Nei casi in cui lo si ritenga necessario si può effettuare lo studio elettrofisiologico transesofageo, per mezzo di sonde introdotte nell’esofago, a livello del cuore, o endocavitario, con la stimolazione e la registrazione dell’attività elettrica dall’interno del cuore per mezzo di sottili cateteri introdotti attraverso i vasi sanguigni.
La terapia è fondata sulla ricerca e cura della condizione della malattia di base, sull’uso di farmaci antiaritmici oppure sull’intervento di ablazione transcatetere.
La terapia acuta delle tachicardie parossistiche sopraventricolari da rientro, in caso di scompenso grave e/o shock cardiogeno, è la cardioversione elettrica esterna sincronizzata o la stimolazione atriale transesofagea.
Nel caso di scompenso cardiaco si potrà invece iniziare con le manovre vagali che hanno lo scopo di stimolare il nervo vago
Le più utilizzate sono il massaggio della carotide, la pressione sugli occhi chiusi e la pressione esercitata sull’addome.
In età neonatale la più efficace è il diving reflex (applicazione di una borsa di ghiaccio sul viso del bambino per qualche secondo), ripetibile più volte.
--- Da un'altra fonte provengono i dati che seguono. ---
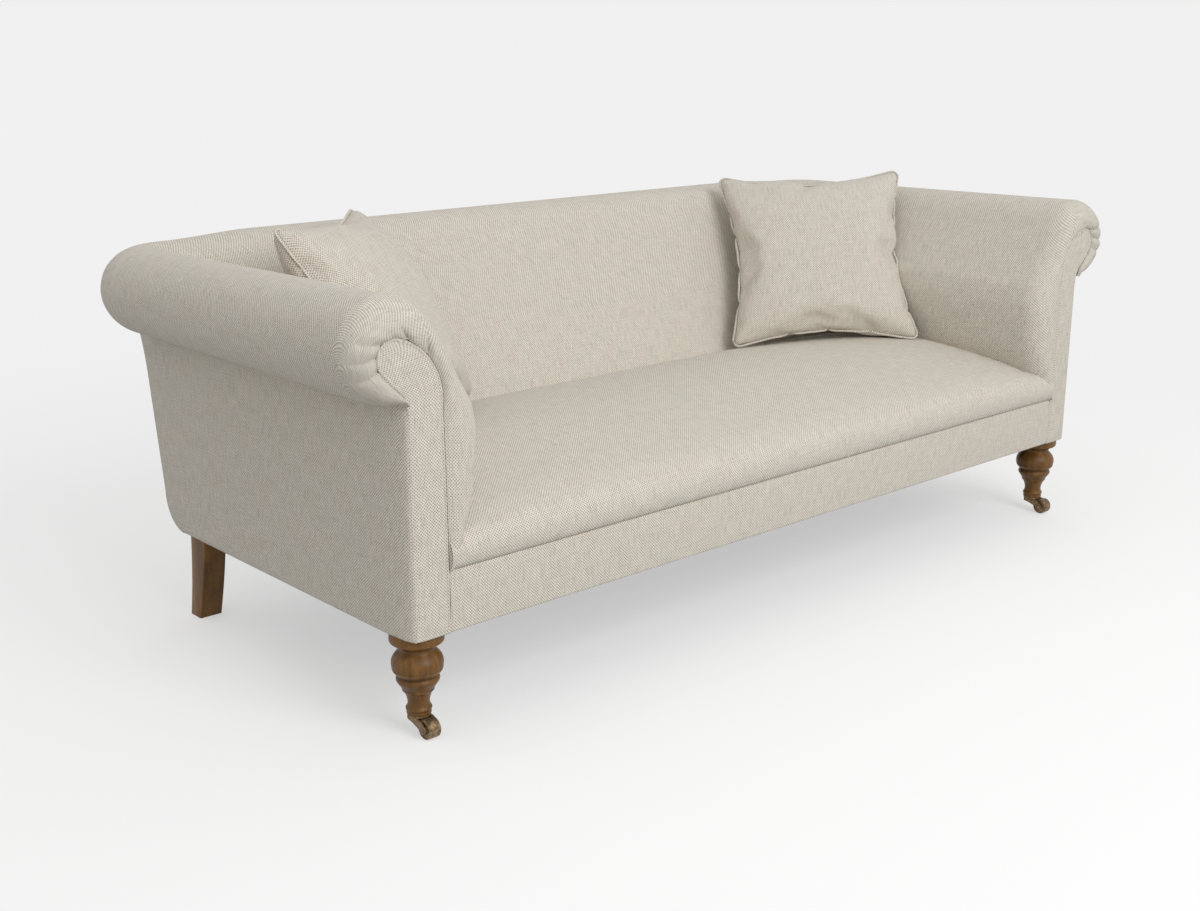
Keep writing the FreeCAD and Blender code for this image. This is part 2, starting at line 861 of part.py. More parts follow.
def arm_path(radius):
    """The full arm section with a roll of this radius."""
    swell = float(size("arm_swell"))
    centre = (float(roll_side) - radius, float(size("roll_underside")) + radius)
    bend = (float(seat_half) - swell, float(size("arm_lean_height")))
    foot = float(seat_half) - float(size("arm_foot_swell"))
    return round_path(foot, bend, centre, radius, float(outer_side), float(arm_outer), pad_low)


def seam_path():
    """The facing's own outline, with the same steps as the full arm section."""
    inner = float(seat_half)
    outer = float(arm_outer)
    head = float(size("head_height"))
    neck = float(size("head_neck_height"))
    bend = float(size("arm_lean_height"))
    reach = outer + float(size("head_reach"))
    return [
        (inner, pad_low),
        (inner + 1.0, bend - 45.0),
        (inner + 3.5, bend + 44.0, inner + 2.0, bend + 4.0),
        (inner + 29.0, head - 34.0),
        (reach, head - 32.0, reach - 35.0, head),
        (outer + 8.0, neck, outer + 38.0, neck + 26.0),
        (outer, neck),
        (outer, pad_low),
    ]


def between(first, second, share):
    """A path part of the way from one to another that has the same steps."""
    path = []
    for a, b in zip(first, second):
        path.append(tuple(p + (q - p) * share for p, q in zip(a, b)))
    return path


def arm_wire(path, depth):
    return wire_of(path, lambda x, z: Vector(x, depth, z))


front_path = arm_path(float(size("roll_front_radius")))
rear_path = arm_path(float(size("roll_rear_radius")))
rounding = float(size("front_rounding"))
arm_wires = []
for share in (0.0, 0.12, 0.45, 1.0):
    fullness = math.sqrt(1.0 - (1.0 - share) ** 2)
    depth = share * rounding - float(size("front_swell"))
    arm_wires.append(arm_wire(between(seam_path(), front_path, fullness), depth))
arm_wires.append(arm_wire(rear_path, float(corner_y)))
arm_form = Part.makeLoft(arm_wires, True, True)


def corner_form(path):
    """The roll's quarter turn from the arm to the back."""
    x = float(corner_x)
    bend, touch, outer, under = path[2], path[3], path[4], path[5]
    rise = bend[1] + (x - bend[0]) * (touch[1] - bend[1]) / (touch[0] - bend[0])
    section = [(x, under[1]), (x, rise), touch, outer, under]
    face = Part.Face(arm_wire(section, float(corner_y)))
    return face.revolve(Vector(x, float(corner_y), 0), Vector(0, 0, 1), 90)


def back_path(centre, radius):
    """The back's section in depth and height."""
    depth = float(back_foot)
    bend = (depth, float(size("back_foot_height")))
    top = float(outside_top)
    path = round_path(depth - 22.0, bend, centre, radius, top, top - float(size("outside_pad")), pad_low)
    path[1] = (depth - 6.0, bend[1] - 30.0)
    path[-1] = (float(post_head), float(head_foot))
    path.append((float(post_foot), float(tack_high)))
    path.append((float(post_foot), pad_low))
    return path


corner = corner_form(rear_path)
full_roll = back_path(
    (float(size("back_roll_depth")), float(size("back_roll_height"))), float(size("back_roll_radius"))
)
rear_centre_z = float(size("roll_underside") + size("roll_rear_radius"))
end_roll = back_path((float(size("back_roll_depth")), rear_centre_z), float(size("roll_rear_radius")))
level_end = float(corner_x) - float(size("corner_radius"))
back_wires = []
for x, path in ((-float(corner_x), end_roll), (-level_end, full_roll), (level_end, full_roll), (float(corner_x), end_roll)):
    back_wires.append(wire_of(path, lambda y, z, x=x: Vector(x, y, z)))
back_form = Part.makeLoft(back_wires, True, True)

far = 1500.0
arm_side = Part.Face(
    Part.makePolygon(
        [
            Vector(mitre - 400.0, -400.0, 100.0),
            Vector(far, -400.0, 100.0),
            Vector(far, far - mitre, 100.0),
            Vector(mitre - 400.0, -400.0, 100.0),
        ]
    )
).extrude(Vector(0, 0, 900.0))
arm_whole = arm_form.fuse(corner).common(arm_side)
back_whole = back_form.fuse([corner, mirrored(corner)]).cut([arm_whole, mirrored(arm_whole)])

facing_face = Part.Face(wire_of(plain(scroll_path(1, 0.0, floor_gap)), lambda x, z: Vector(x, -60.0, z)))
facing_room = facing_face.extrude(Vector(0, 60.0 + float(size("facing_pad")), 0))
board_face = Part.Face(
    wire_of(plain(scroll_path(1, 0.0, floor_gap)), lambda x, z: Vector(x, float(size("facing_pad")), z))
)
board_room = board_face.extrude(Vector(0, float(size("board_thickness")), 0))
back_frame = [placed("back_top_rail"), placed("back_hessian"), placed("back_tack_rail")]
arm_frame = [placed(label + "_right") for label in ("arm_top_rail", "arm_tack_rail", "back_post")]
arm_parts = arm_whole.cut([facing_room, board_room] + arm_frame + back_frame).Solids
arm_pad = max(arm_parts, key=lambda solid: solid.Volume)
for name, side in SIDES:
    formed("arm_pad_" + name, at_face(arm_pad.copy() if side > 0 else mirrored(arm_pad)))

for label in ("back_post_", "back_upright_"):
    back_frame += [placed(label + name) for name, side in SIDES]
back_pad = back_whole.cut(back_frame)
formed("back_pad", at_face(back_pad))


def seat_path(drop):
    """The seat's section in depth and height, lower by the drop that its sides have."""
    seam = float(seam_height) + 1.0
    shoulder = seam + float(size("seat_front_rise")) - drop * 0.4
    crown = float(size("seat_crown")) - drop
    rear = float(size("back_foot_height")) + 4.0 - drop * 0.3
    crown_depth = float(size("crown_depth"))
    back = float(back_foot) + 25.0
    edge = float(size("facing_pad"))
    bottom = float(strap_top)
    swell = float(size("front_swell"))
    return [
        (0.0, seam),
        (18.0, shoulder, -swell, seam + (shoulder - seam) * 0.5),
        (crown_depth, crown, crown_depth * 0.42, crown - 15.0),
        (back, rear, (crown_depth + back) * 0.5 + 10.0, crown - 14.0),
        (back, bottom),
        (edge, bottom),
        (edge, seam),
    ]


side_drop = float(size("seat_side_drop"))
seat_wires = []
for share, drop in ((-1.0, 1.0), (-0.8, 0.45), (-0.4, 0.0), (0.4, 0.0), (0.8, 0.45), (1.0, 1.0)):
    x = float(seat_half) * share
    seat_wires.append(wire_of(seat_path(side_drop * drop), lambda y, z, x=x: Vector(x, y, z)))
seat_form = Part.makeLoft(seat_wires, True, True)
seat_pad = seat_form.cut([arm_whole, mirrored(arm_whole), back_whole])
formed("seat_pad", at_face(seat_pad))

border = Part.makeBox(
    float(seat_half) * 2.0,
    float(size("facing_pad")),
    float(size("border_height")),
    Vector(-float(seat_half), 0, float(floor_gap)),
)
front_edges = [edge for edge in border.Edges if edge.CenterOfMass.y < 0.1 and abs(edge.CenterOfMass.x) < 1.0]
formed("front_border", at_face(border.makeFillet(3.0, front_edges)))

facing = facing_face.copy()
facing.translate(Vector(0, 60.0, 0))
facing = facing.extrude(Vector(0, float(size("facing_pad")), 0))
for name, side in SIDES:
    formed("arm_facing_" + name, at_face(facing.copy() if side > 0 else mirrored(facing)))


def panel_path(line, top):
    """Corners of the outside arm's side view."""
    return [(0.0, float(floor_gap))] + plain(line) + [(float(line[-1][0]), top), (0.0, top)]


outer_line = back_line(Size(0.0, "0"))
inner_line = back_line(size("outside_pad"))
panel_top = float(arm_rail_low) - 26.0
side_face = Part.Face(
    wire_of(panel_path(outer_line, panel_top), lambda y, z: Vector(float(arm_outer), y, z))
)
side_panel = side_face.extrude(Vector(float(size("outside_pad")), 0, 0))
front_edge = [
    edge
    for edge in side_panel.Edges
    if abs(edge.CenterOfMass.y) < 0.1 and abs(edge.CenterOfMass.x - float(outer_side)) < 0.1
]
side_panel = side_panel.makeFillet(8.0, front_edge)
side_panel = side_panel.cut([arm_whole, back_whole, facing_room, board_room])
for name, side in SIDES:
    formed("outside_arm_" + name, at_face(side_panel.copy() if side > 0 else mirrored(side_panel)))

rear_path_out = plain(outer_line)
rear_path_in = plain(inner_line)
rear_outline = [(rear_path_out[0][0], rear_path_in[0][1]), rear_path_out[0]]
rear_outline += rear_path_out[1:]
rear_outline.append(rear_path_in[-1][:2])
for here in range(len(rear_path_in) - 1, 0, -1):
    step = rear_path_in[here]
    rear_outline.append((rear_path_in[here - 1][0], rear_path_in[here - 1][1], step[2], step[3]))
rear_face = Part.Face(wire_of(rear_outline, lambda y, z: Vector(-float(arm_outer), y, z)))
rear_panel = rear_face.extrude(Vector(float(arm_outer) * 2.0, 0, 0))
rear_panel = rear_panel.cut([back_whole, arm_whole, mirrored(arm_whole)])
formed("outside_back", at_face(rear_panel))

# Loose cushions, modelled upright about their own middle and then leant into the corners


def cushion_edges(inset):
    """The drawn-in plan of a cushion as arcs, set in from its outermost line."""
    half = float(size("cushion_side")) / 2.0
    draw = float(size("cushion_draw"))
    ear = 14.0
    side_radius = (half * half + draw * draw) / (2.0 * draw)
    centre = side_radius + half - draw
    half_sum = (side_radius + ear) ** 2
    ear_at = (centre - math.sqrt(2.0 * half_sum - centre * centre)) / 2.0
    corners = []
    for quarter in range(4):
        angle = math.radians(90.0 * quarter)
        turn = lambda x, z, a=angle: Vector(
            x * math.cos(a) - z * math.sin(a), 0, x * math.sin(a) + z * math.cos(a)
        )
        reach = math.hypot(ear_at, centre - ear_at)
        outward = (ear_at / reach, (centre - ear_at) / reach)
        radius = side_radius + inset
        start = (-outward[0] * radius, -centre + outward[1] * radius)
        end = (outward[0] * radius, -centre + outward[1] * radius)
        corners.append(Part.Arc(turn(*start), turn(0, -centre + radius), turn(*end)).toShape())
        after = (centre - outward[1] * radius, -outward[0] * radius)
        tip = ear_at + (ear - inset) / math.sqrt(2.0)
        corners.append(Part.Arc(turn(*end), turn(tip, -tip), turn(*after)).toShape())
    return Part.Wire(corners)


def cushion_body():
    """A crowned body between drawn-in sides."""
    half = float(size("cushion_side")) / 2.0
    edge = float(size("cushion_edge")) / 2.0
    swell = float(size("cushion_thickness")) / 2.0 - edge
    wires = []
    for share in (-1.0, -0.9, -0.7, -0.35, 0.0, 0.35, 0.7, 0.9, 1.0):
        x = half * share
        depth = edge + swell * (1.0 - abs(share) ** 2.2) ** 0.62 + 1.0
        path = [(-edge, -half), (-edge, half, -depth, 0.0), (edge, half), (edge, -half, depth, 0.0)]
        wires.append(wire_of(path, lambda y, z, x=x: Vector(x, y, z)))
    lens = Part.makeLoft(wires, True, True)
    inset = float(size("piping_radius")) * 2.0
    plan = Part.Face(cushion_edges(inset))
    plan.translate(Vector(0, -half, 0))
    return lens.common(plan.extrude(Vector(0, half * 2.0, 0)))


def cushion_piping():
    """One piped cord round the seam, with eight flats because it is so thin."""
    radius = float(size("piping_radius"))
    lengths = []
    for edge in cushion_edges(radius).Edges:
        start = edge.valueAt(edge.FirstParameter)
        outward = (start - edge.Curve.Center).normalize() * radius
        across_cord = Vector(0, radius, 0)
        corners = []
        for number in range(9):
            angle = math.radians(22.5 + 45.0 * number)
            corners.append(start + outward * math.cos(angle) + across_cord * math.sin(angle))
        section = Part.Face(Part.makePolygon(corners))
        turn = math.degrees(edge.LastParameter - edge.FirstParameter)
        lengths.append(section.revolve(edge.Curve.Center, edge.Curve.Axis, turn))
    return lengths[0].fuse(lengths[1:]).removeSplitter()


cushion_x = seat_half - size("cushion_from_side")
cushion_y = face_y + back_foot - size("cushion_from_back")
cushion_z = size("seat_crown") - size("seat_side_drop") + size("cushion_rise")
clear = float(size("soft_clearance")) * 1.4
body_shape = cushion_body()
piping_shape = cushion_piping()
for name, side in SIDES:
    turn = Rotation(Vector(0, 0, 1), -side * float(size("cushion_yaw")))
    lean = Rotation(Vector(1, 0, 0), -float(size("cushion_lean")))
    tip = Rotation(Vector(0, 1, 0), -side * float(size("cushion_tip")))
    middle = Vector(float(cushion_x) * side, float(cushion_y), float(cushion_z))
    where = Placement(middle, turn.multiply(lean).multiply(tip))
    rests = []
    arm_rest = arm_whole if side > 0 else mirrored(arm_whole)
    for shape, shift in ((arm_rest, (-clear * side, 0, clear)), (back_whole, (0, -clear, clear)), (seat_form, (0, 0, clear))):
        rest = shape.copy()
        rest.translate(Vector(*shift) + Vector(0, float(face_y), 0))
        rest.transformShape(where.inverse().toMatrix())
        rests.append(rest)
    for label, shape in (("cushion_", body_shape.cut(rests)), ("cushion_piping_", piping_shape.copy())):
        piece = formed(label + name, shape)
        piece.Placement = where

doc.recompute()


def check():
    """Stops if any object failed or any sub-part has no sound solid."""
    for item in doc.Objects:
        if "Invalid" in item.State or "Error" in item.State:
            raise RuntimeError("%s: %s" % (item.Name, item.State))
    for piece in pieces:
        shape = piece.Shape
        if shape.isNull() or not shape.isValid() or not shape.Solids or shape.Volume <= 0:
            raise RuntimeError("%s has no sound solid" % piece.Label)


check()
os.makedirs("parts", exist_ok=True)
for piece in pieces:
    piece.Shape.exportStep("parts/%s.step" % piece.Label)
print("%d sub-parts written" % len(pieces))
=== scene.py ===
import json
import math
import bpy
import numpy as np
from mathutils import Euler, Matrix, Vector, noise
from mathutils.bvhtree import BVHTree


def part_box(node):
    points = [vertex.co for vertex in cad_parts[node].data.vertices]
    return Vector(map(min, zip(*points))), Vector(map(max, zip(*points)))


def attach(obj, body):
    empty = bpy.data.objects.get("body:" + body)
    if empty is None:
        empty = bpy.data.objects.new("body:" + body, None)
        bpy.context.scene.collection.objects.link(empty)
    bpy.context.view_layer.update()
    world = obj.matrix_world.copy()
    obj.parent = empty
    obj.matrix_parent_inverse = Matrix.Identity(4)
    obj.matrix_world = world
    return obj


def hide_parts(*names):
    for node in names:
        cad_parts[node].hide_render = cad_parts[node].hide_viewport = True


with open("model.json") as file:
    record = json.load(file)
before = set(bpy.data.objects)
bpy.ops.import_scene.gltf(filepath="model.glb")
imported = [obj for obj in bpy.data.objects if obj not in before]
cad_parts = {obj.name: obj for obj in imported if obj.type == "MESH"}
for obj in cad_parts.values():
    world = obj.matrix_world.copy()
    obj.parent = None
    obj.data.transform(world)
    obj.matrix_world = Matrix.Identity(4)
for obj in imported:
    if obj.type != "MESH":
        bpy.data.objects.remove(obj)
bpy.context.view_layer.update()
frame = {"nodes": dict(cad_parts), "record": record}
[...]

In caso di fallimento delle manovre vagali, il farmaco di prima scelta è l’adenosina, in bolo rapido, seguita da infusione rapida di soluzione fisiologica.
In tutte le tachicardie parossistiche sopraventricolari da rientro è consigliato prendere farmaci antiaritmici per la prevenzione delle ricadute.
L’ablazione transcatetere si effettua in ogni caso di refrattarietà alla terapia antiaritmica e si preferisce quando il paziente raggiunge i 30 Kg di peso corporeo.
Si tratta di una procedura interventistica che ha l’obiettivo di rendere inattive le strutture da cui origina l’aritmia.
Una volta introdotte le sonde all’interno del cuore, si procede anzitutto a un accurato studio elettrofisiologico che ha lo scopo di identificare con grande accuratezza la zona da cui origina l’aritmia (mappaggio).
L’area responsabile, una volta identificata, viene cicatrizzata con una corrente che genera calore.
Non è possibile prevenire del tutto l’innesco della tachicardia considerando le cause naturali e fisiologiche di innesco della stessa.
Nei pazienti con tachicardia parossistica sopraventricolare da rientro da via anomala, può essere sospesa la terapia antiaritmica dopo i primi 8-12 mesi di vita verificando mediante studi elettrofisiologici se è ancora possibile provocare la tachicardia.
Se la tachicardia può essere ancora provocata, andrà valutata l’opportunità di riprendere le cure.
La risoluzione spontanea può verificarsi in una percentuale compresa tra il 30% e il 50% dei casi nel primo anno di vita.
Negli altri periodi della vita, la scomparsa definitiva delle tachicardie sopraventricolari da rientro è difficile mentre per quelle automatiche si verifica nel 30-40% dei casi.